• What is asked
Exactly and only the lines from the one containing "const windowStack = makeWindow();" through the one containing "# ---- shader helpers" are to be repeated, both ends included.

• Given information
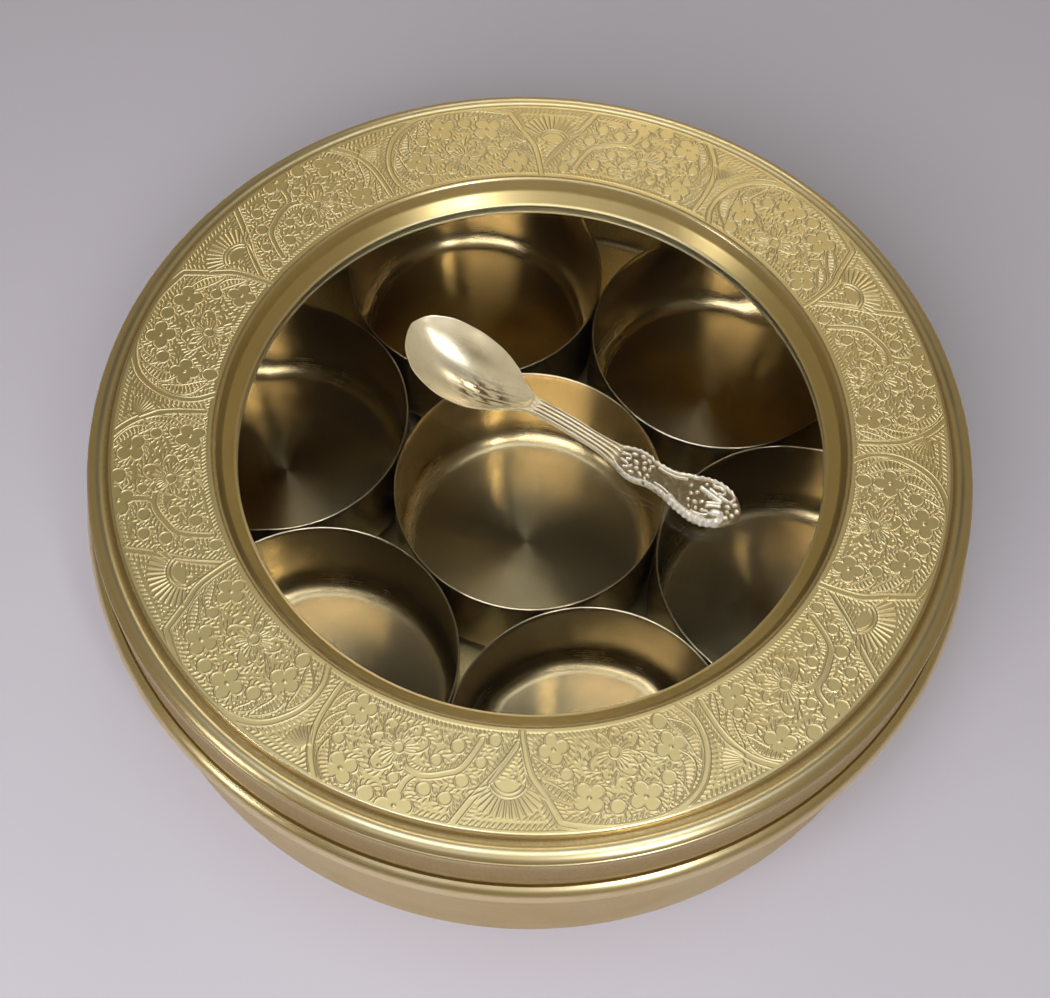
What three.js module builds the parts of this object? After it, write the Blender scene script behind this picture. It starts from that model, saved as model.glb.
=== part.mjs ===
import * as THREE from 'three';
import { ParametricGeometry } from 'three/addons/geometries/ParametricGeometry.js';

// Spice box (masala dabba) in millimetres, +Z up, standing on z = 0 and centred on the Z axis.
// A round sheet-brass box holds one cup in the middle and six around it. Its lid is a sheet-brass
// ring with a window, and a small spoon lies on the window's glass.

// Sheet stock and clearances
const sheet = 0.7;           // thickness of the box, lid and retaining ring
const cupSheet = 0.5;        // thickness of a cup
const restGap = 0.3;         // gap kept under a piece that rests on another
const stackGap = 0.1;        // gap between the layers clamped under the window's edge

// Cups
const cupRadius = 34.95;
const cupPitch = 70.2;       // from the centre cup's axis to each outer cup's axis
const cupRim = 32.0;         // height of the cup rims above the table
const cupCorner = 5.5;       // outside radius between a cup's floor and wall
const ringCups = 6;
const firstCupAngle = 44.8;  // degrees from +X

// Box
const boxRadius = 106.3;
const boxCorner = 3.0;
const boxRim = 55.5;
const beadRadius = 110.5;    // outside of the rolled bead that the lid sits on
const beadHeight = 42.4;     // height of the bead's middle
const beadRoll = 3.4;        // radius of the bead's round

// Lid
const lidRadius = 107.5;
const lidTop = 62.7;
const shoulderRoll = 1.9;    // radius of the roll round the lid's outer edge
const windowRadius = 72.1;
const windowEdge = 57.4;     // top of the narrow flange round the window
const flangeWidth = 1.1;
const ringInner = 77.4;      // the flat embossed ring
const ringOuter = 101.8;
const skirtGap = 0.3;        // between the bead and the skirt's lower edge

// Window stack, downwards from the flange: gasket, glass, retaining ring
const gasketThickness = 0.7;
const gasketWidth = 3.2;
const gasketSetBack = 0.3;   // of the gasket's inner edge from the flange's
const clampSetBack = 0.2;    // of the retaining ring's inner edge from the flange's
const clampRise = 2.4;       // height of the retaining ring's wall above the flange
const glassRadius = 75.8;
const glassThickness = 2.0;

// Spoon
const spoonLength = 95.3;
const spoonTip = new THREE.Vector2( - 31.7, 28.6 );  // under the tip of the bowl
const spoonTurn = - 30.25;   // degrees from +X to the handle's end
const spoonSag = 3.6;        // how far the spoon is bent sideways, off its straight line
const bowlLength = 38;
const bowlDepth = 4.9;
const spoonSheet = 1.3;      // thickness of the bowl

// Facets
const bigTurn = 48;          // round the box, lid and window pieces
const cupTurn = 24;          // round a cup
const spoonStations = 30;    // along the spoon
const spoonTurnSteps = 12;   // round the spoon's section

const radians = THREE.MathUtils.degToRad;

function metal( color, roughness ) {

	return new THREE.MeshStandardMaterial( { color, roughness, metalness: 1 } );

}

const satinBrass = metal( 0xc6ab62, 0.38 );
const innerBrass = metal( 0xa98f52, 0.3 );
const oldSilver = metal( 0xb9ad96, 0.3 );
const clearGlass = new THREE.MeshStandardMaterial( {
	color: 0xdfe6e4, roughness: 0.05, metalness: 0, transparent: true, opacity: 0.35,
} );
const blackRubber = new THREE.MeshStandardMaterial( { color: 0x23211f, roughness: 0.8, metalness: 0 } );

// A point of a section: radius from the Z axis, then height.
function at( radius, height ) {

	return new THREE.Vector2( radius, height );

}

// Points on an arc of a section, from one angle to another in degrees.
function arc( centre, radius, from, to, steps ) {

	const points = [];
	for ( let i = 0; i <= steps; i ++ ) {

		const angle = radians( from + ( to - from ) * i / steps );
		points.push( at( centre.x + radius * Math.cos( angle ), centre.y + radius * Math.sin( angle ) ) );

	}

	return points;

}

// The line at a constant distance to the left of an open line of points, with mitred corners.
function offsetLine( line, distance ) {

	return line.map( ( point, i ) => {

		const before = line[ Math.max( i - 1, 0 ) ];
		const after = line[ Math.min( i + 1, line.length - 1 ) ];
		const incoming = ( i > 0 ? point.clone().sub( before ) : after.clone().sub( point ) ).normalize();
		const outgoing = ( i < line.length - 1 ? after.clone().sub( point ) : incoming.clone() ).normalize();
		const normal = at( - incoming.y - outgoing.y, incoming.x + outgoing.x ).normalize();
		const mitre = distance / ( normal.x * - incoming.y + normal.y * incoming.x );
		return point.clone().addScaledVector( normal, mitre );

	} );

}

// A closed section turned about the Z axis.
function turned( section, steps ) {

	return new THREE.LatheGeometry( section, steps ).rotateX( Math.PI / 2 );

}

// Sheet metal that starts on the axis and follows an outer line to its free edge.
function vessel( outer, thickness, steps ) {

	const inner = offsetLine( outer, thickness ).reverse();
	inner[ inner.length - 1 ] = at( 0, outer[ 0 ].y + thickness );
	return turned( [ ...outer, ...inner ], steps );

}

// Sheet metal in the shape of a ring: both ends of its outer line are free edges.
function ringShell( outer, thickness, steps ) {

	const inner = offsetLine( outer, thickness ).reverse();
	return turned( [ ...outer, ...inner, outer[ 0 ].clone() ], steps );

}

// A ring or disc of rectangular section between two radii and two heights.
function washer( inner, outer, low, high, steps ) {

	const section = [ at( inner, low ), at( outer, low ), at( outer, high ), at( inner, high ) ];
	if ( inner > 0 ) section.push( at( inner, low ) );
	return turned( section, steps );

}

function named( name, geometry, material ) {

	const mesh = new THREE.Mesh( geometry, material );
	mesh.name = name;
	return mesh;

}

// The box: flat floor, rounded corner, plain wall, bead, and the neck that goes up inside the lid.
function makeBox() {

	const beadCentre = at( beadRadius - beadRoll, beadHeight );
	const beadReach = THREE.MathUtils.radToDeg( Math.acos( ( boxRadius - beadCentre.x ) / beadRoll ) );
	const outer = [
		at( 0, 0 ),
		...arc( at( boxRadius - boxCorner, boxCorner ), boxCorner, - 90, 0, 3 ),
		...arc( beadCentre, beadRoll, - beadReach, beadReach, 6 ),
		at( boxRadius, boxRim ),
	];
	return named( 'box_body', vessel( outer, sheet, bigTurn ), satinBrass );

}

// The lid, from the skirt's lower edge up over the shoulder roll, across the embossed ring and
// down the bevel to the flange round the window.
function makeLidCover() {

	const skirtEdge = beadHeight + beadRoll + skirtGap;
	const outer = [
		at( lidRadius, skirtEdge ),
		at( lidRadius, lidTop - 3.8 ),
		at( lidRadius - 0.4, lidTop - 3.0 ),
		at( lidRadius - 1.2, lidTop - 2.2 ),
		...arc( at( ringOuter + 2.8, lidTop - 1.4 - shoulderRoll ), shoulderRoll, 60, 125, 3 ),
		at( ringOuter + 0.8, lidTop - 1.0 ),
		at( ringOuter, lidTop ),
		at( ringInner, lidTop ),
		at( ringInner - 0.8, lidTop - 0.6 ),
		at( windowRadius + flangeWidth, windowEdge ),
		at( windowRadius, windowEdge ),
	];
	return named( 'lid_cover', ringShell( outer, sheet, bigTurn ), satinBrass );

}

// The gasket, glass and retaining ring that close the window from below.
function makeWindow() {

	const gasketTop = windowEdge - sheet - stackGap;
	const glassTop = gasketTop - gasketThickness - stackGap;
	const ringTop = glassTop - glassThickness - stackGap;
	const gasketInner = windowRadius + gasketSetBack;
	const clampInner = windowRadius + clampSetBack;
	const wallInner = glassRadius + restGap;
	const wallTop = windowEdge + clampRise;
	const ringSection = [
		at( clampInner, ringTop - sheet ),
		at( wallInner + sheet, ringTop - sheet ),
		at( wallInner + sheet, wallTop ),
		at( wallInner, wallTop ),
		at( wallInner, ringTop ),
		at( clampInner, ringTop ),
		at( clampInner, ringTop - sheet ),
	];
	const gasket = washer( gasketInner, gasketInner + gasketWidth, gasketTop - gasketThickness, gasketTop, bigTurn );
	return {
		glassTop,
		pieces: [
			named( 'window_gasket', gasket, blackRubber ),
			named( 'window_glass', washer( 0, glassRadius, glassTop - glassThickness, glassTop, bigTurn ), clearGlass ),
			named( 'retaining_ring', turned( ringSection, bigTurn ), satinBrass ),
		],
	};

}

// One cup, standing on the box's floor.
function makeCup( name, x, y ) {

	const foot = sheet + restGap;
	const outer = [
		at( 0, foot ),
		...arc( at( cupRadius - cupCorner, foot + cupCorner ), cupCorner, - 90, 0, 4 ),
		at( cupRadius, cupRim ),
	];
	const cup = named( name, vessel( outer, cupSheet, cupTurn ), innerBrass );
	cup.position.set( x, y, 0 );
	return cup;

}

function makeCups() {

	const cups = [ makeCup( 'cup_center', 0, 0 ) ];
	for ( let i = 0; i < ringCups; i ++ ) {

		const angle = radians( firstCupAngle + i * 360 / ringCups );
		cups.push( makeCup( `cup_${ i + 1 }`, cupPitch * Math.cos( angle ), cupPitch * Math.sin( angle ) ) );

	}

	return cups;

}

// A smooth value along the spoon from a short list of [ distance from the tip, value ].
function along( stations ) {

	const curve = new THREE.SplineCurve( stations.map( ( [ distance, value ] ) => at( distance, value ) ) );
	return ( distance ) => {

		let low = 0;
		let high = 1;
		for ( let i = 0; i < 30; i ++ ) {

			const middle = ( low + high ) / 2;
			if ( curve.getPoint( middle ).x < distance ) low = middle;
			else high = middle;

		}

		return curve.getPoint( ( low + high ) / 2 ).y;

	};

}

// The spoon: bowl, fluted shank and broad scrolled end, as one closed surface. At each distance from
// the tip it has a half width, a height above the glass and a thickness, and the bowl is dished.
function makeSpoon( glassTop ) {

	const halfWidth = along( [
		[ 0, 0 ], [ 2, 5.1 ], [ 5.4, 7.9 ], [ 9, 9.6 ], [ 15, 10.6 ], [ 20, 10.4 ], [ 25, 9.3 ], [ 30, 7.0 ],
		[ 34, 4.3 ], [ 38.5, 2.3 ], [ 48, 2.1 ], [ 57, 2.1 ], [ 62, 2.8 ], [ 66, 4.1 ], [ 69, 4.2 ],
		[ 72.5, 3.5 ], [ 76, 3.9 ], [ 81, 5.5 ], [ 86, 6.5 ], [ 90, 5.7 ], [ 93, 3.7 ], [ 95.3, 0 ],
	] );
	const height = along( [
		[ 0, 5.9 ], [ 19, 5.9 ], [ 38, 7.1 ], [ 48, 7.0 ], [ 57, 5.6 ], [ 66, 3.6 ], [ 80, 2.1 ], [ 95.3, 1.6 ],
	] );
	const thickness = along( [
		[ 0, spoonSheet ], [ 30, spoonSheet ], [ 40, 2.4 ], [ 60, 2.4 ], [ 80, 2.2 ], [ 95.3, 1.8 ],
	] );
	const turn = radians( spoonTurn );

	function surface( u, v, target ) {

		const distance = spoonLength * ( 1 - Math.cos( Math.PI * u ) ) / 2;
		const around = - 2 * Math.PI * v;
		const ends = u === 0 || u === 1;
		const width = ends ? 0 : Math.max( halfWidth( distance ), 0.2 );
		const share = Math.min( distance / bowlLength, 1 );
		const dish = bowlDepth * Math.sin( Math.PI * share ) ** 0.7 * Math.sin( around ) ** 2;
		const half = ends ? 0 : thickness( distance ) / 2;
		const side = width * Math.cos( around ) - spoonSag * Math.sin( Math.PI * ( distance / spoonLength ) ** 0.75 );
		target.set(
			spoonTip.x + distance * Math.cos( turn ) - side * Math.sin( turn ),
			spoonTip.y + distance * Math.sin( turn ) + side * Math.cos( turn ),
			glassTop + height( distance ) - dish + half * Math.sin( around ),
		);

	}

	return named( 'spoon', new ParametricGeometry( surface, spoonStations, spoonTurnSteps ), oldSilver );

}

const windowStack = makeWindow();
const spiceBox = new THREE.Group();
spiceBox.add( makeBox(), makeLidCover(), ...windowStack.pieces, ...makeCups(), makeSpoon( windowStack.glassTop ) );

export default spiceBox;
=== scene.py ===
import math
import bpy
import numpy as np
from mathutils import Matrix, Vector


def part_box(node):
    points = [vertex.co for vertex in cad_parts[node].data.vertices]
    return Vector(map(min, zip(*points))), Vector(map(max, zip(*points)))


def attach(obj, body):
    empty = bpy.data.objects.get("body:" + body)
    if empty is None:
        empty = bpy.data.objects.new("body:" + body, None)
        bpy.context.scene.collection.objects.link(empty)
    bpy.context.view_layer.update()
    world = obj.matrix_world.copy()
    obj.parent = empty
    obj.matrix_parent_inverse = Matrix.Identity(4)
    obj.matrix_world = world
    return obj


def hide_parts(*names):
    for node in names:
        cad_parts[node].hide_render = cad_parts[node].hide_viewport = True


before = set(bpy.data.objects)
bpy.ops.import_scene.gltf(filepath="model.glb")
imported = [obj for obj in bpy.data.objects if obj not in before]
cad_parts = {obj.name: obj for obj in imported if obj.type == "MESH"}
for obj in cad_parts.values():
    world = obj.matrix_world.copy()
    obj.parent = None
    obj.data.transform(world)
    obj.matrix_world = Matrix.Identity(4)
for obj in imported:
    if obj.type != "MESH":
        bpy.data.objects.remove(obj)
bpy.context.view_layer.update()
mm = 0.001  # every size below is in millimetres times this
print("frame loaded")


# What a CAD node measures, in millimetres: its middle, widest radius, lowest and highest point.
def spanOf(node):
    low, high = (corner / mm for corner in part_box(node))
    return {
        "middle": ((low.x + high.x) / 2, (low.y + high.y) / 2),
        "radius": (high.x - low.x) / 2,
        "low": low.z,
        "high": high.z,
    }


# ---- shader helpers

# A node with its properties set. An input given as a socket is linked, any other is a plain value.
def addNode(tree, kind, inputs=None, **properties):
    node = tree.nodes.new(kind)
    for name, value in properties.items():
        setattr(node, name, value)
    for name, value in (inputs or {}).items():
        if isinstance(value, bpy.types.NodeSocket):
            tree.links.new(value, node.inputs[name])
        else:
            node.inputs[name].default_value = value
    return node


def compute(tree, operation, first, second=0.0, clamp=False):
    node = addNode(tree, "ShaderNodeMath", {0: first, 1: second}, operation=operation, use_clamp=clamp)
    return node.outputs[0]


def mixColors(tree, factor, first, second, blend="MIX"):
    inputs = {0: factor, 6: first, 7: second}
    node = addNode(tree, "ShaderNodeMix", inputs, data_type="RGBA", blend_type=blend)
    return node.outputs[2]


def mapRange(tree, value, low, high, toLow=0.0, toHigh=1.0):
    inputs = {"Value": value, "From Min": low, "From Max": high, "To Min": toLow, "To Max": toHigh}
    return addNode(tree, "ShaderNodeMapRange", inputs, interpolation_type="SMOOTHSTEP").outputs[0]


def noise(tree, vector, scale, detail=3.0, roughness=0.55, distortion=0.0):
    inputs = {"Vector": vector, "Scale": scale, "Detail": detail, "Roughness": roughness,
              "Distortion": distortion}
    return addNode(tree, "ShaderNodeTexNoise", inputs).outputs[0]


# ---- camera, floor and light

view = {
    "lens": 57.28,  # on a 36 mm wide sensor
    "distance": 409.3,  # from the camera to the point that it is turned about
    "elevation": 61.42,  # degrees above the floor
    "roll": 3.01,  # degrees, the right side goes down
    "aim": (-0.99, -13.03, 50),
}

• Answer
const windowStack = makeWindow();
const spiceBox = new THREE.Group();
spiceBox.add( makeBox(), makeLidCover(), ...windowStack.pieces, ...makeCups(), makeSpoon( windowStack.glassTop ) );

export default spiceBox;
=== scene.py ===
import math
import bpy
import numpy as np
from mathutils import Matrix, Vector


def part_box(node):
    points = [vertex.co for vertex in cad_parts[node].data.vertices]
    return Vector(map(min, zip(*points))), Vector(map(max, zip(*points)))


def attach(obj, body):
    empty = bpy.data.objects.get("body:" + body)
    if empty is None:
        empty = bpy.data.objects.new("body:" + body, None)
        bpy.context.scene.collection.objects.link(empty)
    bpy.context.view_layer.update()
    world = obj.matrix_world.copy()
    obj.parent = empty
    obj.matrix_parent_inverse = Matrix.Identity(4)
    obj.matrix_world = world
    return obj


def hide_parts(*names):
    for node in names:
        cad_parts[node].hide_render = cad_parts[node].hide_viewport = True


before = set(bpy.data.objects)
bpy.ops.import_scene.gltf(filepath="model.glb")
imported = [obj for obj in bpy.data.objects if obj not in before]
cad_parts = {obj.name: obj for obj in imported if obj.type == "MESH"}
for obj in cad_parts.values():
    world = obj.matrix_world.copy()
    obj.parent = None
    obj.data.transform(world)
    obj.matrix_world = Matrix.Identity(4)
for obj in imported:
    if obj.type != "MESH":
        bpy.data.objects.remove(obj)
bpy.context.view_layer.update()
mm = 0.001  # every size below is in millimetres times this
print("frame loaded")


# What a CAD node measures, in millimetres: its middle, widest radius, lowest and highest point.
def spanOf(node):
    low, high = (corner / mm for corner in part_box(node))
    return {
        "middle": ((low.x + high.x) / 2, (low.y + high.y) / 2),
        "radius": (high.x - low.x) / 2,
        "low": low.z,
        "high": high.z,
    }


# ---- shader helpers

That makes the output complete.